── GIVEN DATA

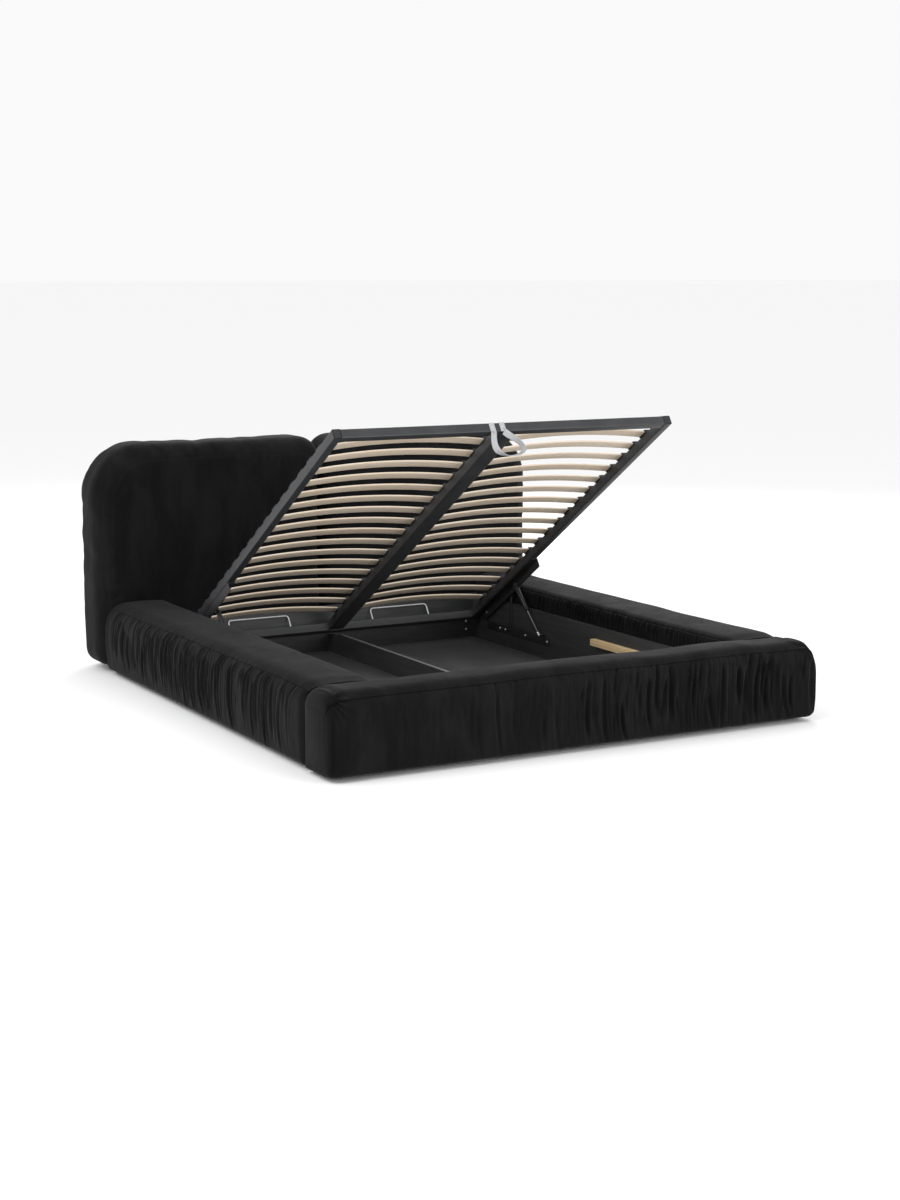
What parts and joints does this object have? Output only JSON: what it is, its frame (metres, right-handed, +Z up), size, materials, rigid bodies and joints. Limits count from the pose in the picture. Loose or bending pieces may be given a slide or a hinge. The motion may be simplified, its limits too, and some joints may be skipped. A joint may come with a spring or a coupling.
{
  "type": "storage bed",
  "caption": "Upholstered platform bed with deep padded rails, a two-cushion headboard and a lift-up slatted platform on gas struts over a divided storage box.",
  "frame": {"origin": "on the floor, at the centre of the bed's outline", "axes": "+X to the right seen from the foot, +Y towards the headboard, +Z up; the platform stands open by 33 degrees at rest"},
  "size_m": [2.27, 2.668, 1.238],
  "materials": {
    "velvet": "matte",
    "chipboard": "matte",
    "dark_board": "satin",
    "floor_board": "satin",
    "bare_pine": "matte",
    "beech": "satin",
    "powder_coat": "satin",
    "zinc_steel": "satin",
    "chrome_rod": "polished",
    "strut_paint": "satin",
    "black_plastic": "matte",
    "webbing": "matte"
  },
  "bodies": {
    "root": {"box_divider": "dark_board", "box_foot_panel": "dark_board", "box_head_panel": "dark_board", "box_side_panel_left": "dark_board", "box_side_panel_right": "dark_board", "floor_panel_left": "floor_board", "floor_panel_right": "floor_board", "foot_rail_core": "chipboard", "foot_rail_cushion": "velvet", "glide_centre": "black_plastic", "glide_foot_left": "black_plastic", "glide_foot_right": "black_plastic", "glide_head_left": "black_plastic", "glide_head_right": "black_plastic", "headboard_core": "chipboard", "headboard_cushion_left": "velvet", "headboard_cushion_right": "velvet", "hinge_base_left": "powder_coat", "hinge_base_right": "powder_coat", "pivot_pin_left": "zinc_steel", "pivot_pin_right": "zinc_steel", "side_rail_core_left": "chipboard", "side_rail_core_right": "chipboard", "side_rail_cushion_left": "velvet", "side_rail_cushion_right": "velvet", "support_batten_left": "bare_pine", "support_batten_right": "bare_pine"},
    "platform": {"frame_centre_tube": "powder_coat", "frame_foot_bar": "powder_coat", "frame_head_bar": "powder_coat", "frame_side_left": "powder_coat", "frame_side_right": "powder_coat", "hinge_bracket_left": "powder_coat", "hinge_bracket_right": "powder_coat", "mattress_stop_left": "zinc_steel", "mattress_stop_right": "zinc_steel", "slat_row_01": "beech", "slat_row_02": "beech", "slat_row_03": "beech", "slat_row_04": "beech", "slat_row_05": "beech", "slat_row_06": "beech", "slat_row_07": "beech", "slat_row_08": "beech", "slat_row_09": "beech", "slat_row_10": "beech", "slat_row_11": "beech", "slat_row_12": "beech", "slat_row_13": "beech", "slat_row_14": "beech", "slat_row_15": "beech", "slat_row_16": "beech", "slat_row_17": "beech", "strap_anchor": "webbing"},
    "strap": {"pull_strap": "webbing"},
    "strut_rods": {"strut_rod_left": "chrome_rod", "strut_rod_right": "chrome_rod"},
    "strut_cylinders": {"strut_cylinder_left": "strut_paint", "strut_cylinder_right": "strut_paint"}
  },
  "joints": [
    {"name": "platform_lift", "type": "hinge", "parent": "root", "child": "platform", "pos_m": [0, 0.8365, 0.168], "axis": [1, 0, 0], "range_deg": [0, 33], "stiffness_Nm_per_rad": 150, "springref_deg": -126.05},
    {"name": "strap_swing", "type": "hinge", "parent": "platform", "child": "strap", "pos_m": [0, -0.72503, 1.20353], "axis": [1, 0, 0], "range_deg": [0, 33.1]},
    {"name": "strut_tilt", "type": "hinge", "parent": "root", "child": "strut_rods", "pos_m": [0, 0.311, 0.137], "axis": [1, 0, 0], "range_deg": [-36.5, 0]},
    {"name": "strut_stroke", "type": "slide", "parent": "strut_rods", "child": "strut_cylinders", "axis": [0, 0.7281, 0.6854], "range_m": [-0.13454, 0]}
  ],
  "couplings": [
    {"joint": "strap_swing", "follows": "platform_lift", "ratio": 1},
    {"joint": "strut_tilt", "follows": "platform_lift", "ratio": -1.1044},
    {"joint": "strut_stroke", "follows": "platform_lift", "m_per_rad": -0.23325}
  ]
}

────
── GIVEN DATA

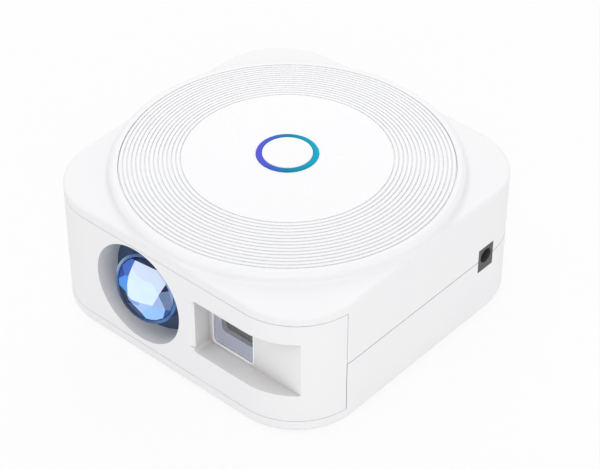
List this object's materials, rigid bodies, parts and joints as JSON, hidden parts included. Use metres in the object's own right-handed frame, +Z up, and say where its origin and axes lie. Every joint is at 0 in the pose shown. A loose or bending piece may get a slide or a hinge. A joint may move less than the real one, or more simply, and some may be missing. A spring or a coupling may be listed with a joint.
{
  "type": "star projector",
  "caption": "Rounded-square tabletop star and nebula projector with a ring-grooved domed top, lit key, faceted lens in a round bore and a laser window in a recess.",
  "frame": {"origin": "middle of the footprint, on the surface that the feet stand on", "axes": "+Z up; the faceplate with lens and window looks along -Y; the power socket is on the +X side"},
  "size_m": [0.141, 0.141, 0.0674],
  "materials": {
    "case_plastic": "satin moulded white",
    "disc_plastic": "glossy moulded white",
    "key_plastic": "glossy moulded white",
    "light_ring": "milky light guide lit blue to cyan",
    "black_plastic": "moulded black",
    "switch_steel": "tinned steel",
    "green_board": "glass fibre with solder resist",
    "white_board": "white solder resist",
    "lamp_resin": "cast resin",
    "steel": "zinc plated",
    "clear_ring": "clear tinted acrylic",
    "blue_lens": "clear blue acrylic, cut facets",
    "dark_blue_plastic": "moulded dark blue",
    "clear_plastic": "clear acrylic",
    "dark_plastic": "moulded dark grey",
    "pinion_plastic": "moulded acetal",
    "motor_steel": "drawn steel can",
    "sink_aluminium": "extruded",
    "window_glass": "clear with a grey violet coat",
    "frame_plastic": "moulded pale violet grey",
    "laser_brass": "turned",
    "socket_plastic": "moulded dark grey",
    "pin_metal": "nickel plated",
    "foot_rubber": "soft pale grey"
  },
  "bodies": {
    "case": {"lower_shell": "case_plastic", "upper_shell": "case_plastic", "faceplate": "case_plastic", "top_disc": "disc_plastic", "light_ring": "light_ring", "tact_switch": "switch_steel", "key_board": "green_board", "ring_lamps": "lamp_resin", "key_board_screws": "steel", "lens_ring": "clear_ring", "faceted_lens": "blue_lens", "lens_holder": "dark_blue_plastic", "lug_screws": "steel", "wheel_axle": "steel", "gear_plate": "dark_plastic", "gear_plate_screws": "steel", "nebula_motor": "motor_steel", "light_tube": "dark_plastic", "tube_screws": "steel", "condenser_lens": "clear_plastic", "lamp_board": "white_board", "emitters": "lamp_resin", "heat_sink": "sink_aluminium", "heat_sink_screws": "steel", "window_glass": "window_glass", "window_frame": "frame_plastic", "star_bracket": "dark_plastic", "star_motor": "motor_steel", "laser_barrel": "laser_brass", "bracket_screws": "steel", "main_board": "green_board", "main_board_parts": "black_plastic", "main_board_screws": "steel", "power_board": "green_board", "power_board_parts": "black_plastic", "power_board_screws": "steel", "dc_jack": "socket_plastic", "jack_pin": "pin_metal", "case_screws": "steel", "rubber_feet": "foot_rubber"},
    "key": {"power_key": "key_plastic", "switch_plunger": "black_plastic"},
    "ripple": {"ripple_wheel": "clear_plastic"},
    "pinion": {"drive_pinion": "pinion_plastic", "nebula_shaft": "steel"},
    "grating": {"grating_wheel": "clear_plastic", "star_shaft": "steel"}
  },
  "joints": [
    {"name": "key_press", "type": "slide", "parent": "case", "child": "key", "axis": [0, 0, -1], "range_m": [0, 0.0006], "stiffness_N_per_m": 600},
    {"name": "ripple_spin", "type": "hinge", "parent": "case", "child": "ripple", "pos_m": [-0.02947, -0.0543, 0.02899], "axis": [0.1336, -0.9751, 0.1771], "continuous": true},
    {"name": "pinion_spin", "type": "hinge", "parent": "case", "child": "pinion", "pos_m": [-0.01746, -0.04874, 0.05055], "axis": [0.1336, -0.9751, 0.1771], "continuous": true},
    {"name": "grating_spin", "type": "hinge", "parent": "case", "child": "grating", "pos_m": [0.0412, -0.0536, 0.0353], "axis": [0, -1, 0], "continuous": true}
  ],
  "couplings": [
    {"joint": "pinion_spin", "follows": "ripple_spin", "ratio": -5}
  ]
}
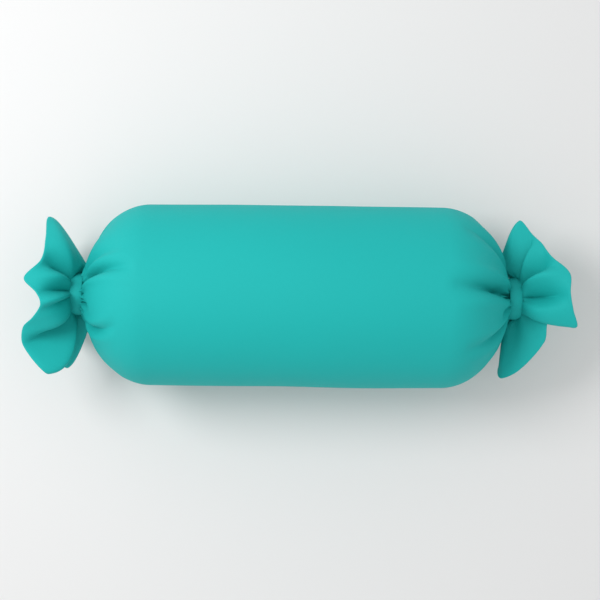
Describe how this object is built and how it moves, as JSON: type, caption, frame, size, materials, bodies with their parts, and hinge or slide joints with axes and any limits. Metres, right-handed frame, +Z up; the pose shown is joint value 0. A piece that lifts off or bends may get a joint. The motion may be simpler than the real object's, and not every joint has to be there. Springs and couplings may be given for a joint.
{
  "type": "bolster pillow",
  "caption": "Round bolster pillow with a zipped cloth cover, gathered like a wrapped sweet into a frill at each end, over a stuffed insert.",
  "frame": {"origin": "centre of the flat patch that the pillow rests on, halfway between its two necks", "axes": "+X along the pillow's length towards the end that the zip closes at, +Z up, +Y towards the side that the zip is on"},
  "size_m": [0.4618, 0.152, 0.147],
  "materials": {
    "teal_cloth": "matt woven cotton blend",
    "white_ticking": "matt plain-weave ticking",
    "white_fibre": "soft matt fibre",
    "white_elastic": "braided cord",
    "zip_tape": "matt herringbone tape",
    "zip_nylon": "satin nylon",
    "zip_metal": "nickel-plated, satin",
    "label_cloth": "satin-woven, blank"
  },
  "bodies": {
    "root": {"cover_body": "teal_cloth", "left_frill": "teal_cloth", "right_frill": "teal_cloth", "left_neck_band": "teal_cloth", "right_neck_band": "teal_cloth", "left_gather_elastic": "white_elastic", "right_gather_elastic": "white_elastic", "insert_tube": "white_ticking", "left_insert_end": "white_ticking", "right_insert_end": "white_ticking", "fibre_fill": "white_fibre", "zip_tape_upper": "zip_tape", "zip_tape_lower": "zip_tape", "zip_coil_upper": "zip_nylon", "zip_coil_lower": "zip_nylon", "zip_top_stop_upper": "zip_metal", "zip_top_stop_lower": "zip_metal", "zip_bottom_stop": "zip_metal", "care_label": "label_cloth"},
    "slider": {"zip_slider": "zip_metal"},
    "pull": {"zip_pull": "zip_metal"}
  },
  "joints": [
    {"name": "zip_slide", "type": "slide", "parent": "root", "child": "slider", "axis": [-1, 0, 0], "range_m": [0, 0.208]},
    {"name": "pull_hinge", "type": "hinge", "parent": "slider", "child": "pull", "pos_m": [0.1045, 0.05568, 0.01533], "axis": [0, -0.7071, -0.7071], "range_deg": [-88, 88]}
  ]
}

────
── GIVEN DATA

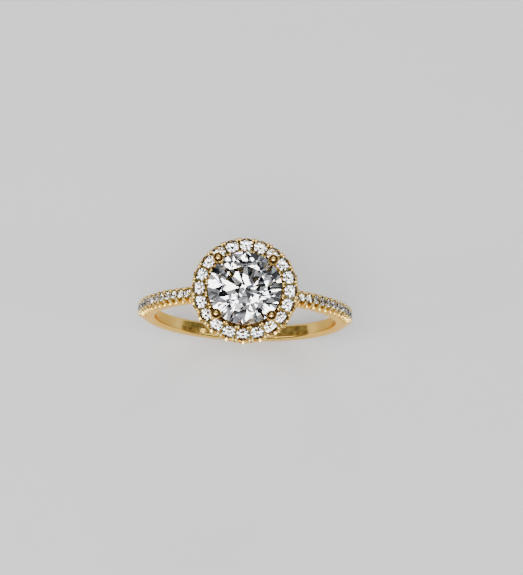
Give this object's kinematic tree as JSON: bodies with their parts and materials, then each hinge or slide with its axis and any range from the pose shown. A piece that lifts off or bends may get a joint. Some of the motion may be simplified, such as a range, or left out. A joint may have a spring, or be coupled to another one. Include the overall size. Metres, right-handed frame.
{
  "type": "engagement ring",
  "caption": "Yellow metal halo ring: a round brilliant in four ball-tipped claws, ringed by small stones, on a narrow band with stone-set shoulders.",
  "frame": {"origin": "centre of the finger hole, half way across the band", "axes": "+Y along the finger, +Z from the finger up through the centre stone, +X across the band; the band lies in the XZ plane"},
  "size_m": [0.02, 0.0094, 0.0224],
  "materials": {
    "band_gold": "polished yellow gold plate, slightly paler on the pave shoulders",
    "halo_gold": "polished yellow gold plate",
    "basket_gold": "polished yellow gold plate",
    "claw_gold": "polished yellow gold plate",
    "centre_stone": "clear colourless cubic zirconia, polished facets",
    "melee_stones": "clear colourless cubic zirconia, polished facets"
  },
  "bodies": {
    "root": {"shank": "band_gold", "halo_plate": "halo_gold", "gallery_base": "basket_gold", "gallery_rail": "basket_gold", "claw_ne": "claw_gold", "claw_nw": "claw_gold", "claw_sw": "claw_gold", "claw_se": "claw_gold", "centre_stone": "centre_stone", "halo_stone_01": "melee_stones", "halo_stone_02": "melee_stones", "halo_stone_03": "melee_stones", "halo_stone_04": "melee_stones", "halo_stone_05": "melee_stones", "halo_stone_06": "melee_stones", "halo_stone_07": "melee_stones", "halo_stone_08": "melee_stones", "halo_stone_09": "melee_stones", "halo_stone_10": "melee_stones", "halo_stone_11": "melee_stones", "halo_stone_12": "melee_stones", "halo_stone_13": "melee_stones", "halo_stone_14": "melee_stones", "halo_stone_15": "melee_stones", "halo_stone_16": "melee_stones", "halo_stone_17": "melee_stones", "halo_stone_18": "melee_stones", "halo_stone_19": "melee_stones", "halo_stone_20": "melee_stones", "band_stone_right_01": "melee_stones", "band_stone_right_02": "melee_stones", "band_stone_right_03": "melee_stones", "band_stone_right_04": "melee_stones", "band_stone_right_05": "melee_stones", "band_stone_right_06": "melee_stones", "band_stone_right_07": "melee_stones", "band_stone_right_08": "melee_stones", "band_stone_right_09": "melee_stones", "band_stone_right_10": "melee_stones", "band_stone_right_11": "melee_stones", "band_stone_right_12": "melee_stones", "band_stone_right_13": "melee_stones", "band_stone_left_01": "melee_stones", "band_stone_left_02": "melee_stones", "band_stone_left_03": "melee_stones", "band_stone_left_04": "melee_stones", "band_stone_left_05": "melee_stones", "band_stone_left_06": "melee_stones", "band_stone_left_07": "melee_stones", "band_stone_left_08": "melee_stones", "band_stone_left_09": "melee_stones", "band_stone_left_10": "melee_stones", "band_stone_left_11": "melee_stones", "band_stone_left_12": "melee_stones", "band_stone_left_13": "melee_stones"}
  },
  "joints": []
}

────

TASK OBJECTIVE:
Only the count is wanted: report how many lines of the material above hold the word "that".

RESPONSE TO THIS TASK:
4